Waren deine Eltern gläubig?“ Melanie nickte. „Dann wirst du sie wieder sehen!“ „Melanie ist ein sehr schlaues Kind. Sie hat Fortschritte gemacht!“ erklärt Herr Resch Melanies Eltern. Die konnten es gar nicht glauben. Melanie hatte zwar noch nicht gesprochen, doch sie sah viel glücklicher aus. Auch Frau Kalb, die am Anfang noch nicht so ganz von den Methoden des Pfarrers überzeugt gewesen war, begann dem Pfarrer zu vertrauen. „Ich würde mich morgen gerne noch einmal mit Melanie unterhalten... Wenn es ihnen nichts ausmacht, natürlich!“ sagte Herr Resch. Herr und Frau Kalb stimmten zu.

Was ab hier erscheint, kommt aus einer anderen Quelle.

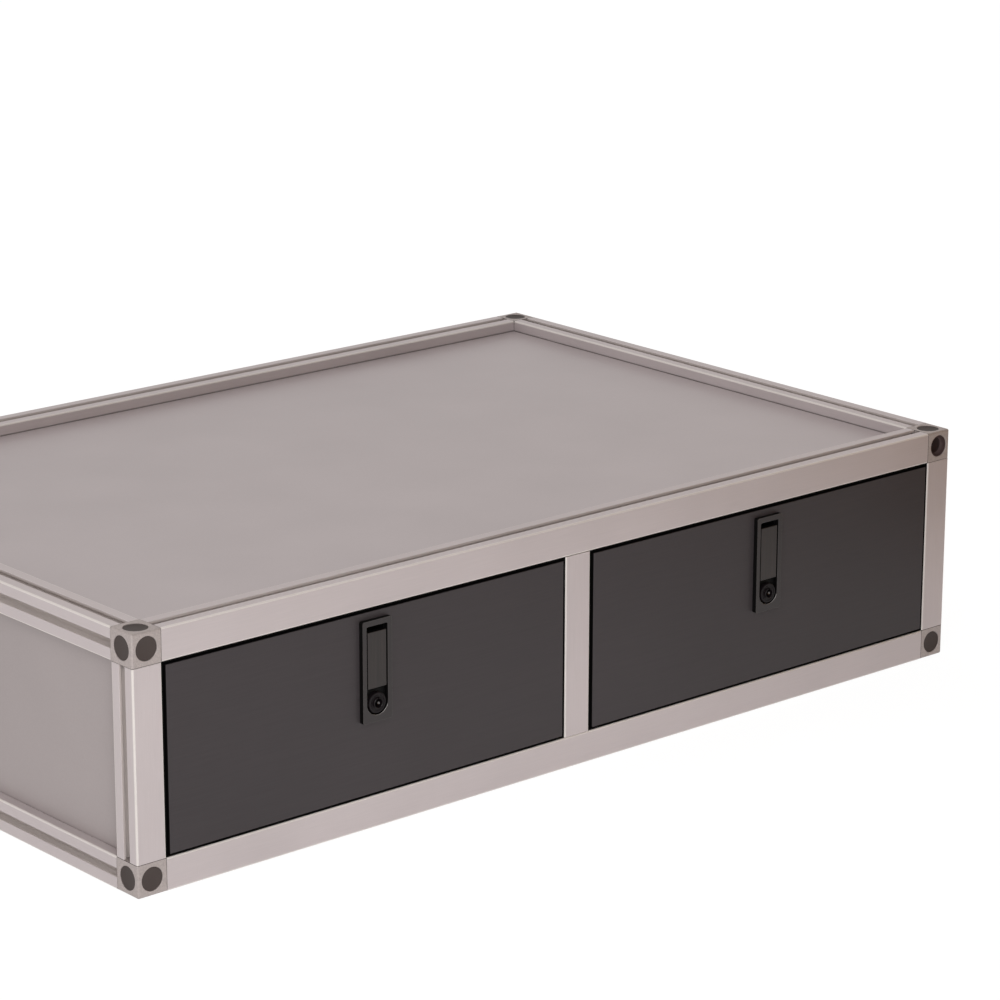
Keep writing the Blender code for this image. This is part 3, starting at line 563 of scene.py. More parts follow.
def finish(
    name, colour, metallic, roughness, grain, speckle=0, depth=0, streak=(1, 1, 1), wear_and_sheen=None, **fixed
):
    """A procedural material.

    Grain gives scale, colour spread and roughness spread of its fine pattern, depth the pattern's
    relief, streak its stretch along each axis, and wear_and_sheen the reach and the colour of edges
    that are partly rubbed and partly given a painted highlight.
    Fixed values go to the shader's sockets by name.
    """
    made = bpy.data.materials.new(name)
    made.use_nodes = True
    tree = made.node_tree
    shader = tree.nodes["Principled BSDF"]
    shader.inputs["Metallic"].default_value = metallic
    for socket, value in fixed.items():
        shader.inputs[socket.replace("_", " ")].default_value = value
    scale, colour_spread, roughness_spread = grain

    place = add(tree, "ShaderNodeTexCoord").outputs["Object"]
    stretched = add(tree, "ShaderNodeMapping", {"Vector": place, "Scale": streak}).outputs["Vector"]
    fine_noise = {"Vector": stretched, "Scale": scale, "Detail": GRAIN_DETAIL, "Roughness": GRAIN_ROUGHNESS}
    fine = add(tree, "ShaderNodeTexNoise", fine_noise).outputs["Fac"]
    broad_noise = {"Vector": place, "Scale": CLOUD_SCALE, "Detail": CLOUD_DETAIL}
    broad = add(tree, "ShaderNodeTexNoise", broad_noise).outputs["Fac"]
    pattern = remap(tree, fine, NOISE_RANGE)

    toned = blend(tree, pattern, *shades(colour, colour_spread))
    toned = scaled(tree, toned, remap(tree, broad, NOISE_RANGE, CLOUD_SHARES))
    if speckle:
        speckled = {"Vector": place, "Scale": SPECKLE_SCALE}
        cells = add(tree, "ShaderNodeTexVoronoi", speckled).outputs["Color"]
        grey = add(tree, "ShaderNodeRGBToBW", {"Color": cells}).outputs["Val"]
        toned = scaled(tree, toned, remap(tree, grey, (0, 1), (1 - speckle, 1 + speckle)))
    # Lighter edges by the bevel's mask: partly rubbed wear, partly a painted highlight.
    if wear_and_sheen:
        radius, worn_and_lit = wear_and_sheen
        rounded = add(tree, "ShaderNodeBevel", {"Radius": radius}, samples=WEAR_AND_SHEEN_SAMPLES).outputs["Normal"]
        flat = add(tree, "ShaderNodeNewGeometry").outputs["Normal"]
        edge = remap(tree, alignment(tree, rounded, flat), WEAR_AND_SHEEN_COSINES)
        toned = blend(tree, calculated(tree, "MULTIPLY", edge, pattern), toned, (*worn_and_lit, 1))
    tree.links.new(toned, shader.inputs["Base Color"])

    roughnesses = (roughness - roughness_spread, roughness + roughness_spread)
    tree.links.new(remap(tree, fine, NOISE_RANGE, roughnesses), shader.inputs["Roughness"])
    if depth:
        bump = add(tree, "ShaderNodeBump", {"Height": fine, "Strength": 1.0, "Distance": depth})
        tree.links.new(bump.outputs["Normal"], shader.inputs["Normal"])
    return made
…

„Hallo, Melanie! Na, wie war die Schule?“ Herr Resch traf sich erneut mit Melanie. Doch auch dieses Mal bekam er keine Antwort. „Hm, willst du vielleicht etwas trinken? Apfelsaft, Cola oder Mineralwasser?“ versuchte er es nochmals. Er erhielt keine Antwort, doch Melanie hatte beim Wort Cola genickt. Er holte das versprochene Getränk und begann zu erzählen: „ Mein Vater hat mich früher immer auf den Arm genommen und ich weiß noch, dass er mich kurz vor seinem Tod getröstet hat, als mein erstes Haustier starb. Zwei Tage nach dem Tod meines Vaters, starb auch meine Mutter. Sie muss es wohl geahnt haben, denn am Abend zuvor hat sie mich mit einem besonderen Segen versehen. Sie sagte:
Möge dein Weg dir stets entgegenkommen,
möge der Wind dir im Rücken sein,
möge der Regen sanft auf dein Haar fallen
und die Sonne dir ins Gesicht scheinen,
und bis wir uns wieder sehen,
halte Gott dich in seiner Hand.
Mir ist immer noch nicht klar, warum sie das zu mir gesagt hat!“ Herrn Resch waren die Tränen in die Augen gestiegen, als er Melanie das erzählte. Und zum ersten Mal seit sieben Jahren sprach sie ein Wort: „Liebe!“ sagte sie.